The same situation happened several years later in Hong Kong. When Walt Disney launched its third overseas theme park in the city in 2006, other amusement parks in Hong Kong, such as Ocean Park and the adjacent Shenzhen Happy Valley, all witnessed a rapid increase in annual revenue and number of visitors.
"It's like when lovers celebrate Valentine's Day. One couple would only buy a small cake to celebrate the day, but if they are going to hold a party, there will be more people to eat the cake and the cake is expected to be big enough," said Ren Kelei, board chairman of OCT.
Ren also compared Disney with a teacher in terms of theme park operations, and OCT as a Chinese student.
"Now the teacher has come to Shanghai. The student is going to have a face-to-face lesson. Who will learn more and grow more quickly during the same period? Of course, the student will!"
Ren said OCT has set its goal high to be the No 1 theme park brand across China, saying he believed Disney would not build five Disney parks on the Chinese mainland, whereas OCT had the ability to build five, or even 10 Happy Valley theme parks in the country.
"To compete with Disney, OCT wants to turn the one-to-one fight into a one-to-many fight," said Liu.
Investment of 25 billion yuan ($3.79 billion) is reportedly being put into the Shanghai Disney project, in comparison with the 2 billion yuan that OCT invested in Shanghai Happy Valley in the first phase of construction work.
It's like a tiny dwarf fighting with a giant, Liu said, so OCT needs a strategy to develop more theme parks in major Chinese cities and form a park chain to compete with the US company.
OCT has invested more than 16 billion yuan over the past 25 years to build theme parks. It has finished the first round of strategic theme park construction in Shenzhen, Beijing, Shanghai and Chengdu, and has started the second round of park development in cities including Wuhan and Tianjin.
OCT has received 164 million visitors to its theme parks, and has earned a total of 17 billion yuan so far.
Liu also said compared with Disneyland, OCT's Happy Valley has its own competitive edge.
"Disneyland focuses on creating a dream vision for families. They build castles, put people into a fairy tale story, but Happy Valley pays more attention to excitement, fashion and dynamic activities," Liu said.
According to surveys conducted by OCT, Disneyland may have an attraction to children, but many young people prefer visiting parks that boast large game equipment, such as the Universal Studio theme park.
When people go to Happy Valley, they will scream when riding a steep roller coaster or break out in a cold sweat when exploring the ghost house. OCT said it invests at least 30 million yuan in every theme park to develop new recreation projects every year.

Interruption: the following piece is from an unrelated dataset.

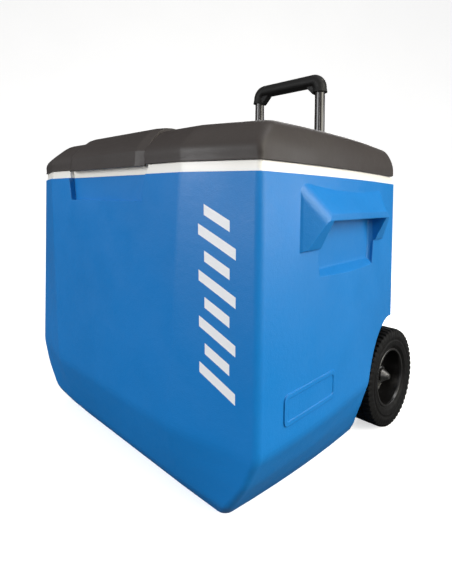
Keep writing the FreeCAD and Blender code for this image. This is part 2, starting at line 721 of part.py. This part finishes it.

Furthermore, entrance tickets for Happy Valley are about 50 percent cheaper than those for Disneyland. Liu said Happy Valley charges 200 yuan per person. However, Disney usually asks for more than 400 yuan per head around the world.
"Our theme parks may be more suitable for China's present conditions," said Liu.
He expects the number of visitors to OCT's theme parks to surpass 20 million this year, with the figure continuing to rise to 30 million a year by 2020.
China has a huge market for theme park operators. According to Wu Wenxue, vice-chairman of the China Tourism Association, over the next five years, the market demand for theme parks may surpass 10 billion yuan a year.
"China could have 10 or even more theme parks of a size similar to Shanghai Disneyland over the next 25 to 30 years," said Wu at a theme park forum in September in Changzhou, Jiangsu province.
At present, China has around 2,500 theme parks with a total investment of 300 billion yuan, but only a quarter make a profit, according to Chinese media reports.